Now, he said, Enbridge thinks “rail will probably always have a place in [oil transport]. There are some markets that will never be served by a crude oil pipeline.” Specifically, California, Philadelphia, and Washington state, while good destinations for Bakken oil in particular, were unlikely to be targeted as the end point of a pipeline.

“I think there are a lot of ways that pipe and rail can complement each other in making sure we get to the most markets,” Wuori said. “You’re actually going to see ‘ride the pipe as far as you can and then get on rail to final market.’ Sometimes you might see ‘rail it to a pipe point and then get on pipe to final market.’ There could be more of that and as I look forward that could be very positive. I think it is here to stay.”
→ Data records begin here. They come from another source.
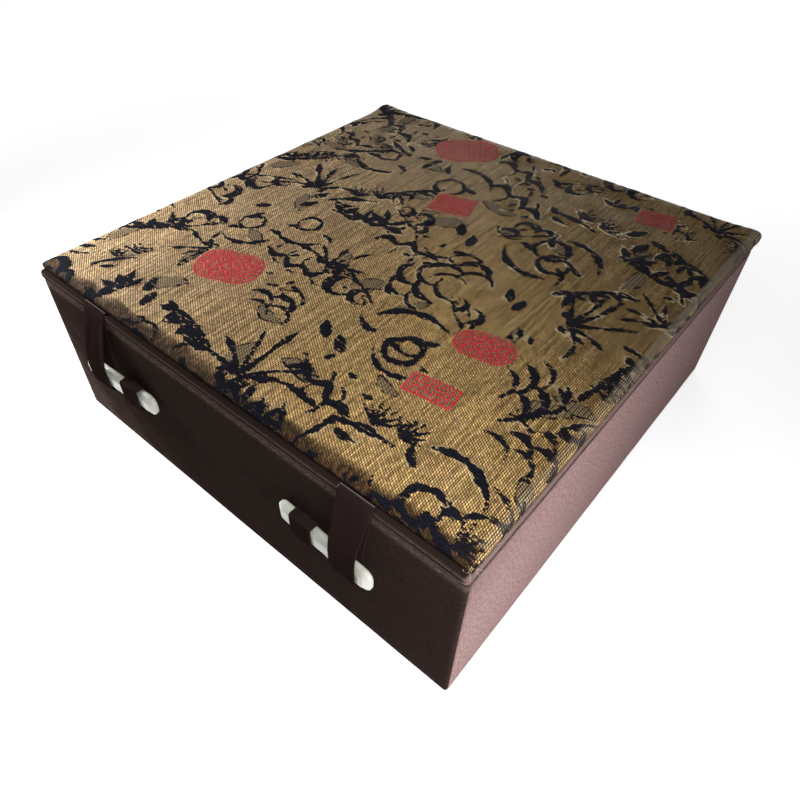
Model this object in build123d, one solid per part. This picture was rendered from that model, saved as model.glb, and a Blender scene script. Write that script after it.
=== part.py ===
from build123d import *
import os
from math import asin, cos, degrees, radians, sin

# Brocade keepsake box: a cloth-covered card case, a padded lid on a cloth hinge along the back
# edge, and two bone toggles that hold the lid's ribbon loops against the front wall.
# Millimetres. The origin is the centre of the case's underside, +Z is up, the front wall faces -Y.

# Case
case_width = 200.0
case_depth = 203.5
case_height = 66.5
wall_thickness = 3.0
base_thickness = 3.0
corner_radius = 2.5
foot_round = 1.1
rim_round = 0.4
book_cloth = 0.5
turn_in = 14.0
base_cover_thickness = 0.3
base_cover_margin = 4.0

# Lid
seam_gap = 0.5
liner_thickness = 2.7
lip_overhang = 0.3
lip_round = 0.9
lid_corner_radius = 1.5
panel_front_inset = 1.5
panel_side_inset = 0.3
panel_board_thickness = 1.5
panel_wadding = 1.1
panel_roll_width = 6.0
panel_roll_height = 2.0
brocade = 0.45
hinge_strip_thickness = 0.2
hinge_strip_reach = 13.0

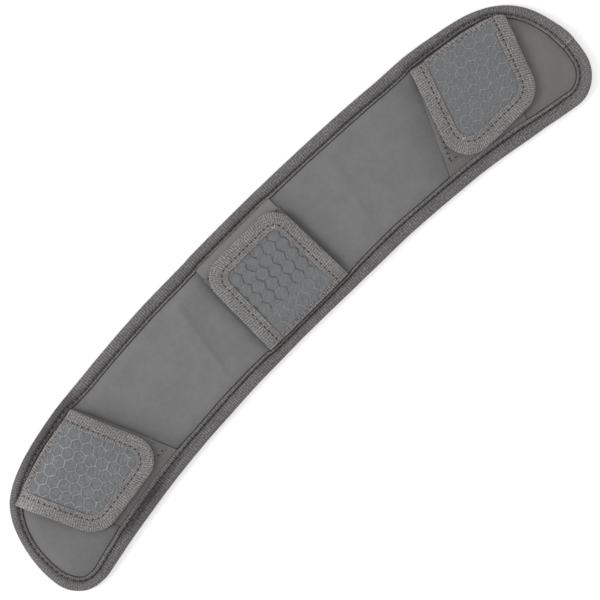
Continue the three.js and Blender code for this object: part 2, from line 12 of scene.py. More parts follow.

The key to remember, Wuori said, is a basic truth of transit: “Commodities will always follow the easiest path to the highest price.”

Those filling the pipelines offered perspective as well. Rick Bott, president and COO of Continental Resources, told listeners that while he expected the long-term takeaway issues for the Bakken region were resolved and production would stay below capacity at least through 2023, the midstream sector of the industry was among the hardest to convince that the volume of resources in the play was worth the investment.
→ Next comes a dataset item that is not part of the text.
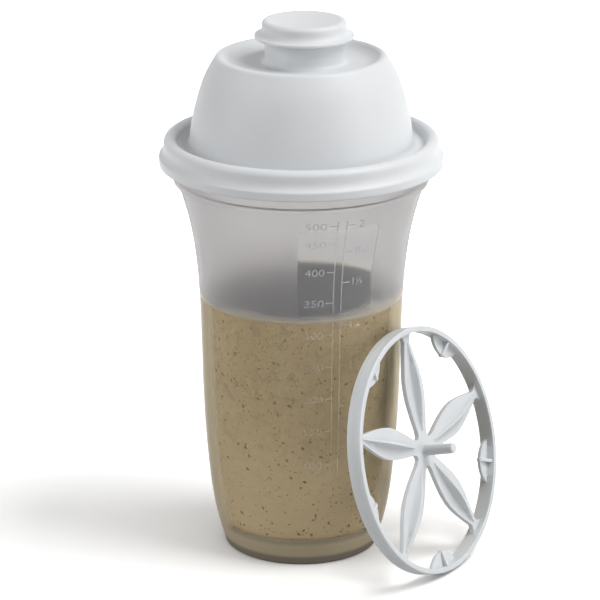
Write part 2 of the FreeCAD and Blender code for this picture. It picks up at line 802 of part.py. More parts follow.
# ------------------------------------------------------- checks and export
nodes = [item for item in doc.Objects if item.TypeId == "PartDesign::Body"]
for item in doc.Objects:
    if "Invalid" in item.State or "Error" in item.State:
        raise RuntimeError(f"{item.Name} failed: {item.State}")
for node in nodes:
    shape = node.Shape
    if shape.isNull() or not shape.isValid():
        raise RuntimeError(f"{node.Label} has no valid shape")
    if len(shape.Solids) != 1:
        raise RuntimeError(f"{node.Label} has {len(shape.Solids)} solids")
for node in nodes:
    node.Shape.exportStep(f"parts/{node.Label}.step")
    box = node.Shape.BoundBox
    print(f"{node.Label}: volume {node.Shape.Volume / 1000:.2f} ml, x {box.XMin:.2f} {box.XMax:.2f}, "
          f"y {box.YMin:.2f} {box.YMax:.2f}, z {box.ZMin:.2f} {box.ZMax:.2f}")
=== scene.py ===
import math

import bmesh
import bpy
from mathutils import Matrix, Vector


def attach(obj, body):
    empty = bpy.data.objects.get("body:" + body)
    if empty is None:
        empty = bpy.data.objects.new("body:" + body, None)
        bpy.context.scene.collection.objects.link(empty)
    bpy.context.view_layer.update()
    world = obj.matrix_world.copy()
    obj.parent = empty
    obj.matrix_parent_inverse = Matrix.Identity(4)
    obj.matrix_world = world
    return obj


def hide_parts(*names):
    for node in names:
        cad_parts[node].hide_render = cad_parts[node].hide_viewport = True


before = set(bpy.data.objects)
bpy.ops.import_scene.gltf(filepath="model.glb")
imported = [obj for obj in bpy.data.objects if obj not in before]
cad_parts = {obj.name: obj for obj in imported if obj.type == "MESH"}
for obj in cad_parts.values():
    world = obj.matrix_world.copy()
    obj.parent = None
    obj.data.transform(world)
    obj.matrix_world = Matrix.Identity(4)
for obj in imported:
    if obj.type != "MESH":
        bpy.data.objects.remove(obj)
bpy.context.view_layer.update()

mm = 0.001  # sizes of the pieces are in millimetres, turns in degrees
tiny = 1e-6
fullTurn = 2 * math.pi
fillLevel = 97.6  # the dressing reaches this height


def addObject(name, data):
    item = bpy.data.objects.new(name, data)
    bpy.context.collection.objects.link(item)
    return item


# helpers for nodes
def addNode(tree, kind, **settings):
    node = tree.nodes.new(kind)
    for name, value in settings.items():
        setattr(node, name, value)
    return node


def feed(tree, socket, item):
    # a link from another node, a colour or a number
    if isinstance(item, bpy.types.NodeSocket):
        tree.links.new(item, socket)
    elif isinstance(item, tuple):
        socket.default_value = (*item, 1)
    else:
        socket.default_value = item


def mathNode(tree, operation, *items):
    node = addNode(tree, "ShaderNodeMath", operation=operation)
    for socket, item in zip(node.inputs, items):
        feed(tree, socket, item)
    return node.outputs[0]


def product(tree, first, *others):
    for item in others:
        first = mathNode(tree, "MULTIPLY", first, item)
    return first


def mapRange(tree, value, low, high, bottom=0.0, top=1.0):
    node = addNode(tree, "ShaderNodeMapRange")
    for name, item in (("From Min", low), ("From Max", high), ("To Min", bottom), ("To Max", top)):
        node.inputs[name].default_value = item
    tree.links.new(value, node.inputs["Value"])
    return node.outputs[0]


def cameraMask(tree):
    # 1 for what the camera sees directly, in a mirror or through the cup
    path = addNode(tree, "ShaderNodeLightPath").outputs
    seen = mathNode(tree, "MAXIMUM", path["Is Camera Ray"], path["Is Glossy Ray"])
    return mathNode(tree, "MAXIMUM", seen, path["Is Transmission Ray"])


# camera, lamps and floor
view = {"distance": 1184, "elevation": 18.4, "aim": (-0.48, 0, 93.93), "focal": 192, "sensor": 36}
studio = {  # metres, watts and levels of light
    "worldLight": 0.235, "lampAim": (0, 0, 0.09),
    "lamps": {  # name: place, size, watts
        "keyLamp": ((0.90, -0.22, 1.45), 1.1, 20.5),
        "fillLamp": ((-1.25, -0.45, 0.65), 1.1, 8.2),
        "sideLamp": ((1.35, -0.60, 0.35), 0.9, 6.5),
    },
    "floorSize": 4.0, "floorColour": 0.5, "floorSeen": 1.05, "floorFar": 1.9, "near": 0.10, "far": 0.55,
    "floorGlow": 0.33, "contact": 0.06, "contactShadeDark": 0.25, "contactSamples": 8,
}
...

“Five or six years ago you couldn’t find anybody to take your oil from the Bakken. We had seriously steep discounts. The best we could do was sell our crude to a middleman at the railhead.” There light Bakken crude was blended with heavy Canadian crude to match WTI specifications, and the middleman made large profits selling to refineries.
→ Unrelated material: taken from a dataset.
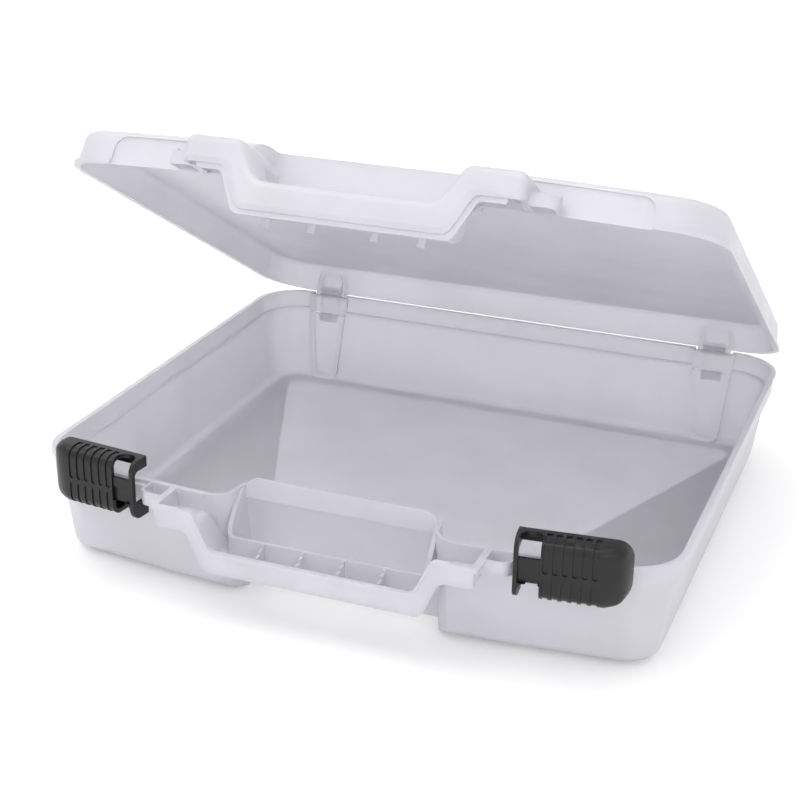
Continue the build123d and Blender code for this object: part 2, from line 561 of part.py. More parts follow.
def lid_handle():
    """Upper half of the handle, its lower edge slanted back and its top edge rounded."""
    edge = [(x - BAND_RUN, z + BAND_RISE) for x, z in SEAM_PATH[:-1]]
    edge += [(SHOULDER_HALF, PARTING_Z + BAND_RISE)]
    front_y = HANDLE_FRONT_Y
    wires = []
    for low, radii, y in ((edge, [3.0, 8.0, 0.0], front_y), (SEAM_PATH, SEAM_RADII, front_y + BAND_DEPTH)):
        points, corner_radii = band_between(low, radii, UPPER_PATH, UPPER_RADII, SEAM_GAP / 2, 0)
        plane = Plane(origin=(0, y, 0), x_dir=(1, 0, 0), z_dir=(0, -1, 0))
        wires.append(rounded_face(plane, points, corner_radii).faces()[0].outer_wire())
    points, corner_radii = band_between(SEAM_PATH, SEAM_RADII, UPPER_PATH, UPPER_RADII, SEAM_GAP / 2, 0)
    handle = front_prism(points, corner_radii, front_y + BAND_DEPTH, RECESS_Y + 8)
    handle += Solid.make_loft(wires, ruled=True)
    rim = [e for e in handle.faces().sort_by(Axis.Y)[0].edges() if e.center().Z > seam_z(e.center().X) + 11]
    return fillet(rim, HANDLE_EDGE_R)


def tongue():
    """Lip inside the lid's front edge that drops into the tray's half of the handle."""
    y = HANDLE_FRONT_Y + HANDLE_WALL + TONGUE_CLEARANCE
    root = grown(SEAM_PATH[:-1], -1.0, 1.5) + [(TONGUE_END_X, PARTING_Z + 1.5)]
    seam = SEAM_PATH[:-1] + [(TONGUE_END_X, PARTING_Z)]
    tip = grown(SEAM_PATH[:-1], TONGUE_RUN, -TONGUE_DROP) + [(TONGUE_END_X, PARTING_Z - TONGUE_DROP)]
    points, radii = band_between(tip, [6.5, 4.0, 1.5], root, [5.5, 5.5, 0])
    lip = front_prism(points, radii, y, y + TONGUE_WALL)
    points, radii = band_between(seam, SEAM_RADII, root, [5.5, 5.5, 0], SEAM_GAP / 2, 0)
    return lip + front_prism(points, radii, HANDLE_FRONT_Y + BAND_DEPTH + 0.3, y + TONGUE_WALL)


def loop_bar():
    """Upright rib at the end of the lid's loop, in the bay frame, and a shallow one on the front wall."""
    bar = block(LOOP_END - LOOP_WALL, LOOP_END, -LOOP_DEPTH + LOOP_END_R, 1.0, LID_BOTTOM,
                CAVITY_TOP - SLIDE_CLEARANCE - 0.1)
    return bar


def hinge_arch(grow):
    """Round-topped recess on the lid's rear wall around the tray knuckle."""
    half, top = KNUCKLE_HALF + ARM_GAP + 0.3 + grow, LID_BOTTOM + ARCH_HEIGHT + grow
    x0, x1 = HINGE_X - half, HINGE_X + half
    points = [(x0, LID_BOTTOM - 5), (x1, LID_BOTTOM - 5), (x1, top), (x0, top)]
    prism = front_prism(points, [0, 0, half - 0.5, half - 0.5], 100, 200)
    return prism - block(0, FAR, 0, FAR, 0, LID_BOTTOM) if grow else prism


def hinge_arms():
    """Two arms hanging from the lid, each with a stub pin into the tray knuckle."""
    y, z, r = HINGE_Y, PARTING_Z, KNUCKLE_R
    wall_y = BODY_DEPTH / 2 - BAND_INSET - 1.0
    arms = None
    for s in (-1, 1):
        arm_x = HINGE_X + s * (KNUCKLE_HALF + ARM_GAP)
        x0, x1 = sorted((arm_x, arm_x + s * ARM_WIDTH))
        web = side_prism([(wall_y - 1.0, LID_BOTTOM), (wall_y - 1.5, z + 12), (wall_y + 1.0, z + 12),
                          (y + r * 0.9, z + r * 0.45), (y + r * 0.9, z - r * 0.4), (y, z)], x0, x1)
        barrel = Pos((x0 + x1) / 2, y, z) * Cylinder(r, ARM_WIDTH, rotation=(0, 90, 0))
        p0, p1 = sorted((HINGE_X + s * (KNUCKLE_HALF - PIN_REACH), arm_x + s * 1.0))
        pin = Pos((p0 + p1) / 2, y, z) * Cylinder(PIN_R, p1 - p0, rotation=(0, 90, 0))
        arm = web + barrel + pin
        arms = arm if arms is None else arms + arm
    return arms


def opened(solid):
    """Swing a closed-position solid to the rest pose about the hinge axis."""
    axis = Axis((0, HINGE_Y, PARTING_Z), (1, 0, 0))
    return solid.rotate(axis, -REST_OPEN_DEG)


def save(name, solid):
    solids = solid.solids()
    if len(solids) != 1:
        print(name, "has", len(solids), "bodies:", [round(s.volume, 1) for s in solids])
    export_step(solid, os.path.join("parts", name + ".step"))
    box = solid.bounding_box()
    print(name, "volume", round(solid.volume), "box", [round(v, 1) for v in (*box.min, *box.max)])


def main():
    os.makedirs("parts", exist_ok=True)
    save("base_tray", make_tray())
    save("lid", opened(make_lid()))
    latch = BAY * (Pos(LATCH_REST_START, 0, 0) * latch_body())
    save("latch_right", latch)
    save("latch_left", mirror(latch, about=Plane.YZ))


main()
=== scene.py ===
"""Frosted carrying case: sleeve latches, finishes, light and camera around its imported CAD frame."""
import json
import math

import bpy
from mathutils import Matrix, Vector


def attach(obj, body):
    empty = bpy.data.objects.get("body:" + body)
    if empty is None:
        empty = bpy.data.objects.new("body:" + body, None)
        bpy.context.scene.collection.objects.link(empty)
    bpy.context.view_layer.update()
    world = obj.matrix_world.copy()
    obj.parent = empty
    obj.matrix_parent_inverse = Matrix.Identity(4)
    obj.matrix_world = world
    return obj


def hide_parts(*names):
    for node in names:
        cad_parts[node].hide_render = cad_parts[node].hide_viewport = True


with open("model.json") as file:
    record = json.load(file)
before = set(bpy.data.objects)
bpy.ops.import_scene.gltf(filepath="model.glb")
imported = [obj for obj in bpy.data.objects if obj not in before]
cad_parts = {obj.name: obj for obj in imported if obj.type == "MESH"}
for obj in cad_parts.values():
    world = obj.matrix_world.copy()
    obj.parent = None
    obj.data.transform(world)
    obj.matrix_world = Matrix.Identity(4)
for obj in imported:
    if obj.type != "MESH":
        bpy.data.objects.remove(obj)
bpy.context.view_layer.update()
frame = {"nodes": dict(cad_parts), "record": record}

bl_info = {
    "name": "Frosted carrying case",
    "version": (1, 0, 0),
    "blender": (4, 5, 0),
    "location": "View3D > Sidebar > Case",
    "description": "Makes the latches of the moulded carrying case, dresses it and sets its studio",
    "category": "Object",
}

MM = 0.001


def srgb(hex_code):
    """sRGB hex, such as D8D8DE, as linear red, green and blue."""
    values = [int(hex_code[i:i + 2], 16) / 255 for i in (0, 2, 4)]
    return tuple(v / 12.92 if v <= 0.04045 else ((v + 0.055) / 1.055) ** 2.4 for v in values)


def solid_colour(value):
    return (*value[:3], 1.0)


def length(name, description, value, low=None):
    """A length property, given in millimetres."""
    limits = {} if low is None else {"min": low * MM}
    return bpy.props.FloatProperty(
        name=name, description=description, unit="LENGTH", default=value * MM, **limits)


# ---------------------------------------------------------------------------
# Sizes and colours
# ---------------------------------------------------------------------------

class CaseFinish(bpy.types.PropertyGroup):
    """Colours and grain of the moulded plastics."""
    tray_colour: bpy.props.FloatVectorProperty(
        name="Tray colour", description="Tint of the frosted tray", subtype="COLOR",
        min=0.0, max=1.0, default=srgb("F5F4FA"))
    lid_colour: bpy.props.FloatVectorProperty(
        name="Lid colour", description="Tint of the frosted lid", subtype="COLOR",
        min=0.0, max=1.0, default=srgb("F6F5FB"))
    cloud_colour: bpy.props.FloatVectorProperty(
        name="Cloud colour", description="Slightly greyer tint where the resin flowed",
        subtype="COLOR", min=0.0, max=1.0, default=srgb("F0EFF4"))
    clarity: bpy.props.FloatProperty(
        name="Clarity", description="Share of light that passes through the frosted walls",
        subtype="FACTOR", min=0.0, max=1.0, default=0.50)
    cloud_size: bpy.props.FloatProperty(
        name="Cloud size", description="Width of the faint clouds in the resin", unit="LENGTH",
        min=0.001, default=45 * MM)
    frost_grain: bpy.props.FloatProperty(
        name="Frost grain", description="Width of a grain of the etched mould surface",
        unit="LENGTH", min=0.0001, default=0.7 * MM)
    latch_colour: bpy.props.FloatVectorProperty(
        name="Latch colour", description="Near black of the sliding latches", subtype="COLOR",
        min=0.0, max=1.0, default=srgb("100F0F"))
    latch_grain: bpy.props.FloatProperty(
        name="Latch grain", description="Width of a grain of the latch mould", unit="LENGTH",
        min=0.0001, default=0.5 * MM)


class CaseLatch(bpy.types.PropertyGroup):
    """Sizes of the sleeve latches, from the middle of a bay: along the front, outward and up."""
    bay_x: length("Bay side", "Middle of a latch bay from the case's middle", 134.0, 1.0)
    bay_y: length("Bay front", "Front wall at the middle of a bay", -169.1)
    inner_end: length("Inner end", "Latch's end beside the handle", -25.4)
    outer_end: length("Outer end", "Latch's rounded end at the case's corner", 34.4)
    back: length("Back", "Back of the sleeve from the wall", 1.5, 0.1)
    front: length("Front", "Front of the sleeve from the wall", 15.6, 1.0)
    bottom: length("Bottom", "Underside of the sleeve", 48.0, 1.0)
    top: length("Top", "Top of the sleeve", 83.2, 1.0)
    nose: length("Nose radius", "Rounding of the outer end in plan", 13.6, 0.5)
    edge: length("Edge radius", "Rounding of the long front edges", 6.5, 0.5)
    wall: length("Wall", "Wall of the sleeve", 2.6, 0.5)
    ring: length("Ring", "Width of the ring at the inner end", 2.2, 0.5)
    window: length("Window end", "End of the window from the ring's outside", 14.0, 3.0)
    sill: length("Sill", "Top of the bar under the window", 72.3, 1.0)
    ridge: length("Ridge", "Step in the bar under the window", 66.8, 1.0)
    notch: length("Notch", "Top of the notch under the bar", 57.9, 1.0)
    groove_first: length("First groove", "Middle of the first groove from the inner end", 16.7, 1.0)
    groove_pitch: length("Groove pitch", "From groove to groove", 5.08, 0.5)
    groove_width: length("Groove width", "Across a thumb groove", 3.2, 0.2)
    groove_depth: length("Groove depth", "Into the sleeve", 0.6, 0.05)
    grooves: bpy.props.IntProperty(
        name="Grooves", description="Thumb grooves in a row", min=1, default=6)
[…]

“After the midstream guys started understanding the size potential, they started coming with investment a little bit here and there,” Bott said. “Pipelines took off. Rail caught up a little after that.”

Aside from pipeline projects already underway, Bott said Bakken producers are now looking for first-mile delivery capability and a way to sell associated gas. He estimated gathering systems could offer him an additional $1.50 in cost savings, while 35% of associated gas across North Dakota was being flared in what Continental saw as “value being lost.” He cited a 10% flaring ratio for his company.

Now Bott sees Bakken producers needing to win partners further downstream, in refineries and Washington, DC. “The biggest macro challenge left is: how does the rest of the country benefit from what the midcontinent is benefiting from in terms of the quality of crude?” he asked. A more free-flowing distribution of the resources could help. “If we can figure a way to get it to the eastern and western markets by pipe and lower costs, I think that’s going to be good.”

Ongoing questions, including whether U.S. oil exports might be permitted, whether tight oil plays’ steep decline rates would scare off investors, and the increasing public interest in various aspects of fossil fuel production and transportation were all worthy of optimistic outlook from the industry, Bott said. In addition to the abundance of high-quality crude in the Bakken, he professed faith in the ingenuity of the market.

“No matter where we’ve found them in the past 150 years, our industry has always overcome bottlenecks in the arbitrage opportunity with technology and investment, and there’s been no difference here.”